I took it back and the mechanic looked for about 2 hours. He said he couldn't find the source of the noise!!! He heard it though! It is not present when the car is placed in neutral and run through a range of RPMs.

Any ideas? Get a new mechanic?


----------



## SenVer939809 (Nov 4, 2009)

*the saga continues*

I left the car with the mechanic today.
I just called him and he said he replaced the wheel bearing. He said that didn't fix the noise.
He said he tried to replace the axle and he said the axle was stuck in the tranny. I had the tranny rebuilt by AAMCO 4 months ago.
Now he says he going to put the old strut back on and see if the sound goes away!

:wtf:


----------



## RB24SRB24DETT (Jan 9, 2009)

SenVer939809 said:


> I left the car with the mechanic today.
> I just called him and he said he replaced the wheel bearing. He said that didn't fix the noise.
> He said he tried to replace the axle and he said the axle was stuck in the tranny. I had the tranny rebuilt by AAMCO 4 months ago.
> Now he says he going to put the old strut back on and see if the sound goes away!
> ...


i hope your not paying for the trans and wheel bearing. your not paying him to guess. i have seen this problem and sometimes what it actually is on the strut there is a plastic "bearing" this keeps it from making noise. this also works in conjunction with the little piece of rubber between the spring and the spring seat. please let me know how thins goes.


----------



## SenVer939809 (Nov 4, 2009)

*grasping for straws*

he put the old strut on and the noise is still there

now the only thing "new" left on the car are the new springs -Raybestos 5871142 - 

The car is much higher in the front with the new springs.

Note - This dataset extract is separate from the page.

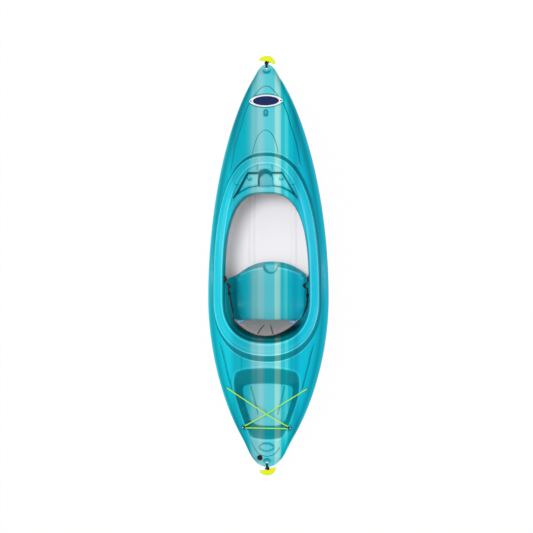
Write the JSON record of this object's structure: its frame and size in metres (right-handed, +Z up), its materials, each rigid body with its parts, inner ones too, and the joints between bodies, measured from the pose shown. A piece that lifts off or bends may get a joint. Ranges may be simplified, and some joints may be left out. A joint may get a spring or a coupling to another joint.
{
  "type": "recreational kayak",
  "caption": "Sit-in recreational kayak: thermoformed hull and deck, coaming with trays and cup, seat tub, folding backrest, tank well with bungee, tip carrying handles and drain plug.",
  "frame": {"origin": "on the floor under the middle of the boat: centre of the bounding box in X and Y, keel at Z = 0", "axes": "+Y points at the bow, +X to starboard, +Z up"},
  "size_m": [0.742, 2.5454, 0.3516],
  "materials": {
    "deck_teal": "gloss",
    "hull_teal": "gloss",
    "foam_grey": "matte",
    "pad_grey": "matte",
    "black_plastic": "satin",
    "black_webbing": "matte",
    "tab_blue": "matte",
    "plate_white": "gloss",
    "steel": "satin",
    "bungee_lime": "matte",
    "grip_lime": "satin",
    "rubber_black": "matte"
  },
  "bodies": {
    "boat": {"hull_shell": "hull_teal", "deck_shell": "deck_teal", "bow_flotation_block": "foam_grey", "stern_flotation_block": "foam_grey", "seat_support_block": "foam_grey", "name_plate": "plate_white", "name_plate_rivet_left": "black_plastic", "name_plate_rivet_right": "black_plastic", "strap_anchor_left": "black_plastic", "strap_anchor_right": "black_plastic", "strap_anchor_screw_left": "steel", "strap_anchor_screw_right": "steel", "strap_left": "black_webbing", "strap_right": "black_webbing", "side_rivet_left": "black_plastic", "side_rivet_right": "black_plastic", "pad_eye_left": "black_plastic", "pad_eye_right": "black_plastic", "pad_eye_screw_left": "steel", "pad_eye_screw_right": "steel", "bungee_cord": "bungee_lime", "drain_seat": "black_plastic", "backrest_bracket_left": "black_plastic", "backrest_bracket_right": "black_plastic", "backrest_bracket_screw_left": "steel", "backrest_bracket_screw_right": "steel", "backrest_pivot_pin_left": "steel", "backrest_pivot_pin_right": "steel"},
    "backrest": {"backrest_board": "black_plastic", "backrest_pad": "pad_grey", "backrest_binding": "black_webbing", "backrest_tab_left": "tab_blue", "backrest_tab_right": "tab_blue"},
    "plug": {"drain_plug": "black_plastic", "drain_gasket": "rubber_black"},
    "bow_handle": {"bow_handle_cord": "black_webbing", "bow_grip": "grip_lime"},
    "stern_handle": {"stern_handle_cord": "black_webbing", "stern_grip": "grip_lime"},
    "buckle_left": {"strap_buckle_left": "black_plastic"},
    "buckle_right": {"strap_buckle_right": "black_plastic"}
  },
  "joints": [
    {"name": "backrest_tilt", "type": "hinge", "parent": "boat", "child": "backrest", "pos_m": [0, -0.347, 0.092], "axis": [1, 0, 0], "range_deg": [-68, 0], "deforming": ["strap_left", "strap_right"]},
    {"name": "drain_plug_pull", "type": "slide", "parent": "boat", "child": "plug", "axis": [0, 0, 1], "range_m": [0, 0.025]},
    {"name": "bow_handle_swing", "type": "hinge", "parent": "boat", "child": "bow_handle", "pos_m": [0, 1.2135, 0.26148], "axis": [1, 0, 0], "range_deg": [-70, 130]},
    {"name": "stern_handle_swing", "type": "hinge", "parent": "boat", "child": "stern_handle", "pos_m": [0, -1.2135, 0.24449], "axis": [-1, 0, 0], "range_deg": [-70, 130]},
    {"name": "buckle_left_slide", "type": "slide", "parent": "boat", "child": "buckle_left", "axis": [0.1858, -0.9773, -0.1014], "range_m": [-0.015, 0.016]},
    {"name": "buckle_right_slide", "type": "slide", "parent": "boat", "child": "buckle_right", "axis": [0, -0.9953, -0.0972], "range_m": [-0.015, 0.01]}
  ]
}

Maybe the height of the new springs has altered the angle of the axle and the CV joints are making the noise - or maybe the axle is making the noise inside the tranny?


----------



## pulsar86 (Aug 13, 2009)

Take it back to where you had the tranmission done and tell them that the driveshaft will not come out, they should fix that problem. I would say that some thing has pushed the drive shaft end too far into the trans when the spring has broken and with the new spings the shaft can't move in and out and that is the source of the noise. Once the shaft is fixed the rest should be ok to replace. I wouldn't have a lot of faith in your mechanic though. Try a front end suspension specialist.


----------



## Asleep (Jan 19, 2003)

a lot of times when you have a noise that disappears with speed, if its not the wheel bearing, its the tire. check the tire for balance and out of round.


----------